[START SOURCE EXCERPT]
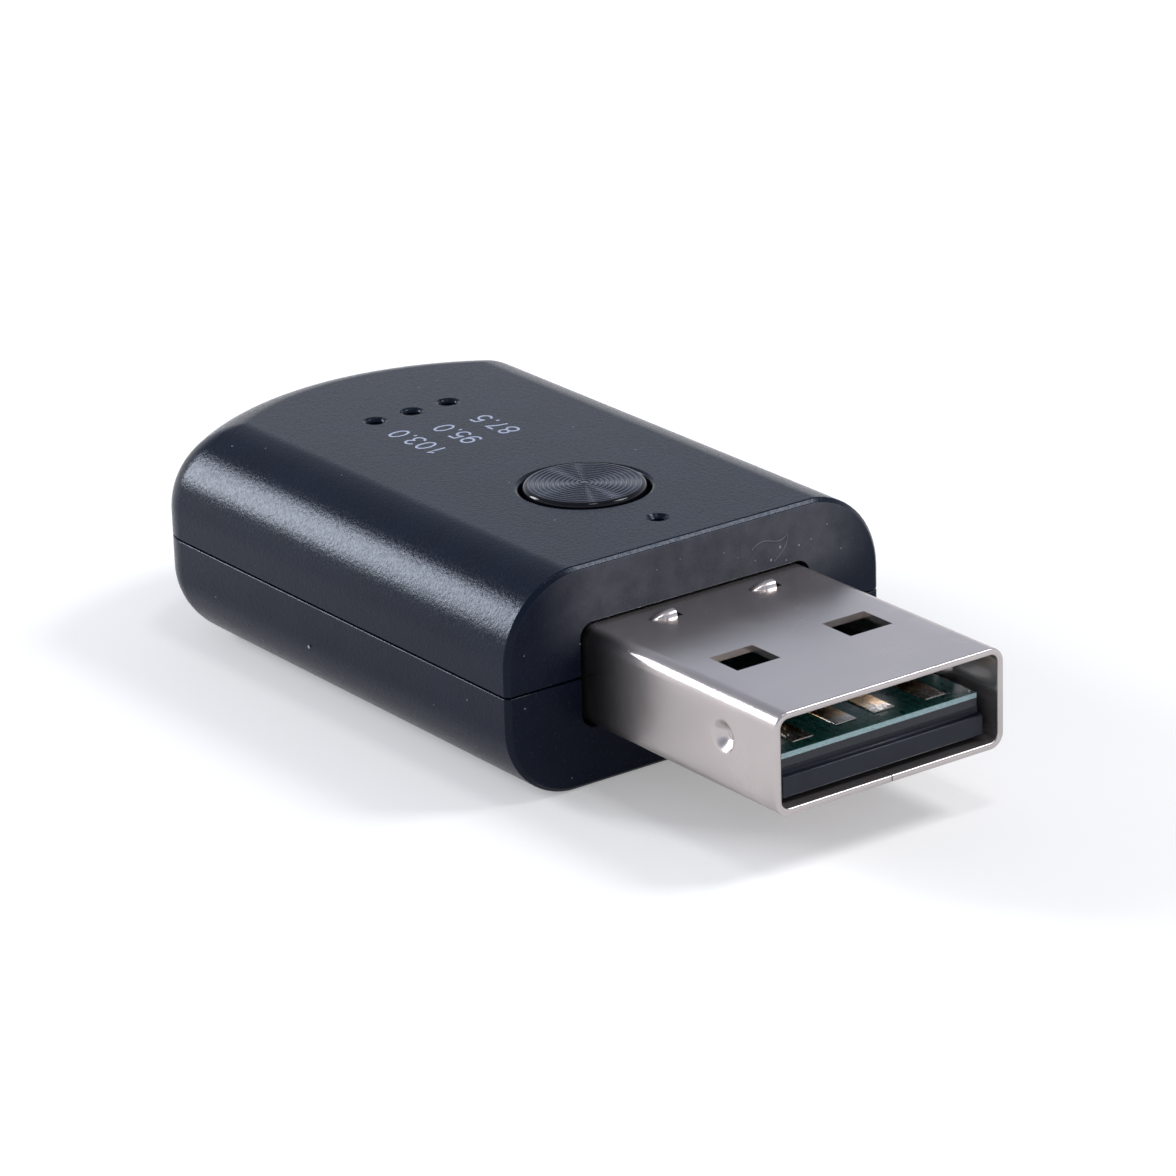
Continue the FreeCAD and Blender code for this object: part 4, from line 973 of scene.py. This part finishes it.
SKY = ((0.0, (1, 1, 1)), (0.16, (0.93, 0.95, 1.0)), (0.37, (0.585, 0.65, 0.775)),
       (0.66, (0.335, 0.36, 0.425)), (1.0, (0.31, 0.33, 0.375)))
FLOOR_REACH = 1.2
FLOOR_COLOUR = (0.79, 0.775, 0.755, 1)
FLOOR_GLOW, FLOOR_CAMERA_GLOW = 0.12, 0.15
LAMP_TARGET = Vector((0, 0, 0.005))
# Name, azimuth and elevation in degrees, distance, width and height in metres, watts, tint
LAMPS = (
    ("lamp_side", -57, 20.5, 0.30, 0.08, 0.125, 0.64, (0.90, 0.93, 1.0)),
    ("lamp_back", 147, 49, 0.32, 0.09, 0.09, 0.42, (0.97, 0.98, 1.0)),
    ("lamp_over", 92, 76, 0.36, 0.055, 0.055, 0.14, (1.0, 1.0, 1.0)),
)
CAMERA_AZIMUTH, CAMERA_ELEVATION, CAMERA_ROLL = 54.1674, 20.7815, -1.7686
CAMERA_BACK, CAMERA_RIGHT, CAMERA_UP = 233.6631, -4.5899, 2.4945
CAMERA_LENS, CAMERA_SENSOR = 167.99, 36.0


def direction(azimuth, elevation):
    """The way from the object, at angles in radians; azimuth 0 is its right side, -Y."""
    return Vector((math.sin(azimuth) * math.cos(elevation),
                   -math.cos(azimuth) * math.cos(elevation), math.sin(elevation)))


def make_world():
    world = bpy.data.worlds.new("Studio")
    bpy.context.scene.world = world
    world.use_nodes = True
    tree = world.node_tree
    height = split_xyz(tree, add(tree, "ShaderNodeTexCoord").outputs["Generated"])[2]
    put(tree, tree.nodes["Background"].inputs["Color"], ramp(tree, height, *SKY))


def make_floor():
    """A pale floor that glows for camera, glossy and transmission rays, most of all for camera."""
    material, tree, shader = new_material("floor")
    output = next(n for n in tree.nodes if n.type == "OUTPUT_MATERIAL")
    shader.inputs["Base Color"].default_value = FLOOR_COLOUR
    shader.inputs["Roughness"].default_value = 0.9
    shader.inputs["Specular IOR Level"].default_value = 0.1
    path = add(tree, "ShaderNodeLightPath").outputs
    seen = maths(tree, "MAXIMUM", path["Is Camera Ray"], path["Is Glossy Ray"])
    seen = maths(tree, "MAXIMUM", seen, path["Is Transmission Ray"])
    glow = add(tree, "ShaderNodeEmission", Color=colour(1, 1, 1))
    put(tree, glow.inputs["Strength"],
        maths(tree, "ADD", maths(tree, "MULTIPLY", seen, FLOOR_GLOW),
              maths(tree, "MULTIPLY", path["Is Camera Ray"], FLOOR_CAMERA_GLOW)))
    both = tree.nodes.new("ShaderNodeAddShader")
    tree.links.new(shader.outputs["BSDF"], both.inputs[0])
    tree.links.new(glow.outputs["Emission"], both.inputs[1])
    tree.links.new(both.outputs["Shader"], output.inputs["Surface"])
    mesh = bpy.data.meshes.new("floor")
    corners = [(x * FLOOR_REACH, y * FLOOR_REACH, 0)
               for x, y in ((-1, -1), (1, -1), (1, 1), (-1, 1))]
    mesh.from_pydata(corners, [], [(0, 1, 2, 3)])
    floor = bpy.data.objects.new("floor", mesh)
    bpy.context.scene.collection.objects.link(floor)
    mesh.materials.append(material)


def make_lamp(name, azimuth, elevation, far, wide, high, watts, tint):
    light = bpy.data.lights.new(name, "AREA")
    light.shape = "RECTANGLE"
    light.size, light.size_y = wide, high
    light.energy = watts
    light.color = tint
    thing = bpy.data.objects.new(name, light)
    bpy.context.scene.collection.objects.link(thing)
    way = direction(math.radians(azimuth), math.radians(elevation))
    thing.location = LAMP_TARGET + way * far
    thing.rotation_mode = "QUATERNION"
    thing.rotation_quaternion = (-way).to_track_quat("-Z", "Y")


def make_camera():
    azimuth, roll = math.radians(CAMERA_AZIMUTH), math.radians(CAMERA_ROLL)
    back = direction(azimuth, math.radians(CAMERA_ELEVATION))
    right = Vector((math.cos(azimuth), math.sin(azimuth), 0))
    up = back.cross(right)
    data = bpy.data.cameras.new("camera")
    data.sensor_width = CAMERA_SENSOR
    data.lens = CAMERA_LENS
    data.clip_start, data.clip_end = 0.01, 10
    data.dof.use_dof = False
    camera = bpy.data.objects.new("camera", data)
    bpy.context.scene.collection.objects.link(camera)
    spot = at(0, 0, 0) + (back * CAMERA_BACK + right * CAMERA_RIGHT + up * CAMERA_UP) * MM
    turned_right = right * math.cos(roll) + up * math.sin(roll)
    turned_up = -right * math.sin(roll) + up * math.cos(roll)
    axes = Matrix((turned_right, turned_up, back)).transposed()
    camera.matrix_world = Matrix.Translation(spot) @ axes.to_4x4()
    bpy.context.scene.camera = camera


make_world()
make_floor()
for lamp in LAMPS:
    make_lamp(*lamp)
make_camera()
bpy.context.scene.view_settings.view_transform = "Standard"

bpy.context.view_layer.update()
[END SOURCE EXCERPT]
* GIVEN EXERCISE *
Copy all of the material word for word.

* THE REPLY *
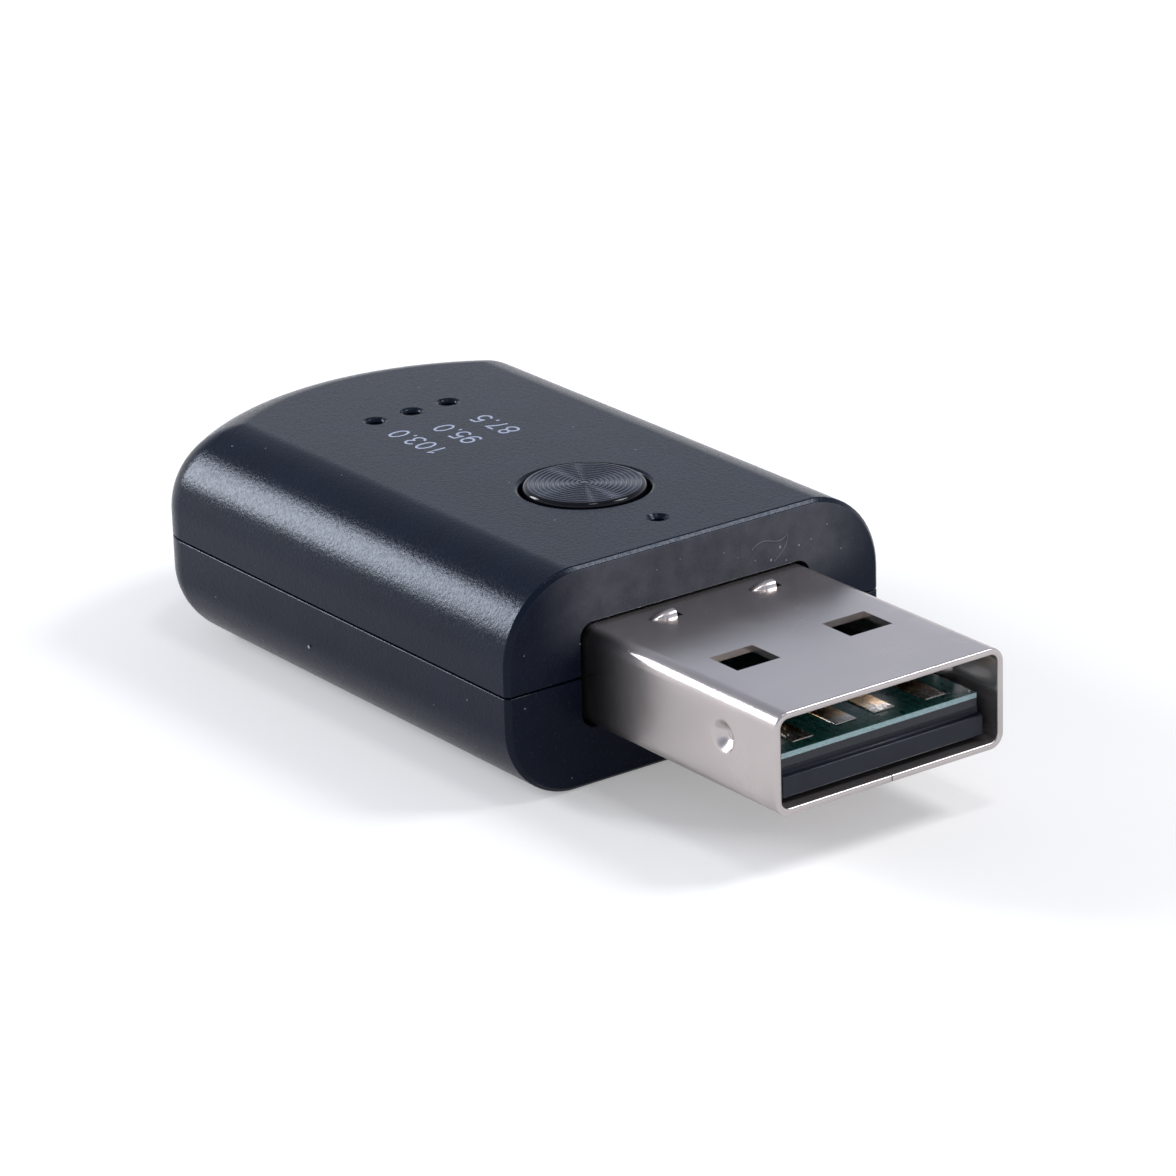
Continue the FreeCAD and Blender code for this object: part 4, from line 973 of scene.py. This part finishes it.
SKY = ((0.0, (1, 1, 1)), (0.16, (0.93, 0.95, 1.0)), (0.37, (0.585, 0.65, 0.775)),
       (0.66, (0.335, 0.36, 0.425)), (1.0, (0.31, 0.33, 0.375)))
FLOOR_REACH = 1.2
FLOOR_COLOUR = (0.79, 0.775, 0.755, 1)
FLOOR_GLOW, FLOOR_CAMERA_GLOW = 0.12, 0.15
LAMP_TARGET = Vector((0, 0, 0.005))
# Name, azimuth and elevation in degrees, distance, width and height in metres, watts, tint
LAMPS = (
    ("lamp_side", -57, 20.5, 0.30, 0.08, 0.125, 0.64, (0.90, 0.93, 1.0)),
    ("lamp_back", 147, 49, 0.32, 0.09, 0.09, 0.42, (0.97, 0.98, 1.0)),
    ("lamp_over", 92, 76, 0.36, 0.055, 0.055, 0.14, (1.0, 1.0, 1.0)),
)
CAMERA_AZIMUTH, CAMERA_ELEVATION, CAMERA_ROLL = 54.1674, 20.7815, -1.7686
CAMERA_BACK, CAMERA_RIGHT, CAMERA_UP = 233.6631, -4.5899, 2.4945
CAMERA_LENS, CAMERA_SENSOR = 167.99, 36.0


def direction(azimuth, elevation):
    """The way from the object, at angles in radians; azimuth 0 is its right side, -Y."""
    return Vector((math.sin(azimuth) * math.cos(elevation),
                   -math.cos(azimuth) * math.cos(elevation), math.sin(elevation)))


def make_world():
    world = bpy.data.worlds.new("Studio")
    bpy.context.scene.world = world
    world.use_nodes = True
    tree = world.node_tree
    height = split_xyz(tree, add(tree, "ShaderNodeTexCoord").outputs["Generated"])[2]
    put(tree, tree.nodes["Background"].inputs["Color"], ramp(tree, height, *SKY))


def make_floor():
    """A pale floor that glows for camera, glossy and transmission rays, most of all for camera."""
    material, tree, shader = new_material("floor")
    output = next(n for n in tree.nodes if n.type == "OUTPUT_MATERIAL")
    shader.inputs["Base Color"].default_value = FLOOR_COLOUR
    shader.inputs["Roughness"].default_value = 0.9
    shader.inputs["Specular IOR Level"].default_value = 0.1
    path = add(tree, "ShaderNodeLightPath").outputs
    seen = maths(tree, "MAXIMUM", path["Is Camera Ray"], path["Is Glossy Ray"])
    seen = maths(tree, "MAXIMUM", seen, path["Is Transmission Ray"])
    glow = add(tree, "ShaderNodeEmission", Color=colour(1, 1, 1))
    put(tree, glow.inputs["Strength"],
        maths(tree, "ADD", maths(tree, "MULTIPLY", seen, FLOOR_GLOW),
              maths(tree, "MULTIPLY", path["Is Camera Ray"], FLOOR_CAMERA_GLOW)))
    both = tree.nodes.new("ShaderNodeAddShader")
    tree.links.new(shader.outputs["BSDF"], both.inputs[0])
    tree.links.new(glow.outputs["Emission"], both.inputs[1])
    tree.links.new(both.outputs["Shader"], output.inputs["Surface"])
    mesh = bpy.data.meshes.new("floor")
    corners = [(x * FLOOR_REACH, y * FLOOR_REACH, 0)
               for x, y in ((-1, -1), (1, -1), (1, 1), (-1, 1))]
    mesh.from_pydata(corners, [], [(0, 1, 2, 3)])
    floor = bpy.data.objects.new("floor", mesh)
    bpy.context.scene.collection.objects.link(floor)
    mesh.materials.append(material)


def make_lamp(name, azimuth, elevation, far, wide, high, watts, tint):
    light = bpy.data.lights.new(name, "AREA")
    light.shape = "RECTANGLE"
    light.size, light.size_y = wide, high
    light.energy = watts
    light.color = tint
    thing = bpy.data.objects.new(name, light)
    bpy.context.scene.collection.objects.link(thing)
    way = direction(math.radians(azimuth), math.radians(elevation))
    thing.location = LAMP_TARGET + way * far
    thing.rotation_mode = "QUATERNION"
    thing.rotation_quaternion = (-way).to_track_quat("-Z", "Y")


def make_camera():
    azimuth, roll = math.radians(CAMERA_AZIMUTH), math.radians(CAMERA_ROLL)
    back = direction(azimuth, math.radians(CAMERA_ELEVATION))
    right = Vector((math.cos(azimuth), math.sin(azimuth), 0))
    up = back.cross(right)
    data = bpy.data.cameras.new("camera")
    data.sensor_width = CAMERA_SENSOR
    data.lens = CAMERA_LENS
    data.clip_start, data.clip_end = 0.01, 10
    data.dof.use_dof = False
    camera = bpy.data.objects.new("camera", data)
    bpy.context.scene.collection.objects.link(camera)
    spot = at(0, 0, 0) + (back * CAMERA_BACK + right * CAMERA_RIGHT + up * CAMERA_UP) * MM
    turned_right = right * math.cos(roll) + up * math.sin(roll)
    turned_up = -right * math.sin(roll) + up * math.cos(roll)
    axes = Matrix((turned_right, turned_up, back)).transposed()
    camera.matrix_world = Matrix.Translation(spot) @ axes.to_4x4()
    bpy.context.scene.camera = camera


make_world()
make_floor()
for lamp in LAMPS:
    make_lamp(*lamp)
make_camera()
bpy.context.scene.view_settings.view_transform = "Standard"

bpy.context.view_layer.update()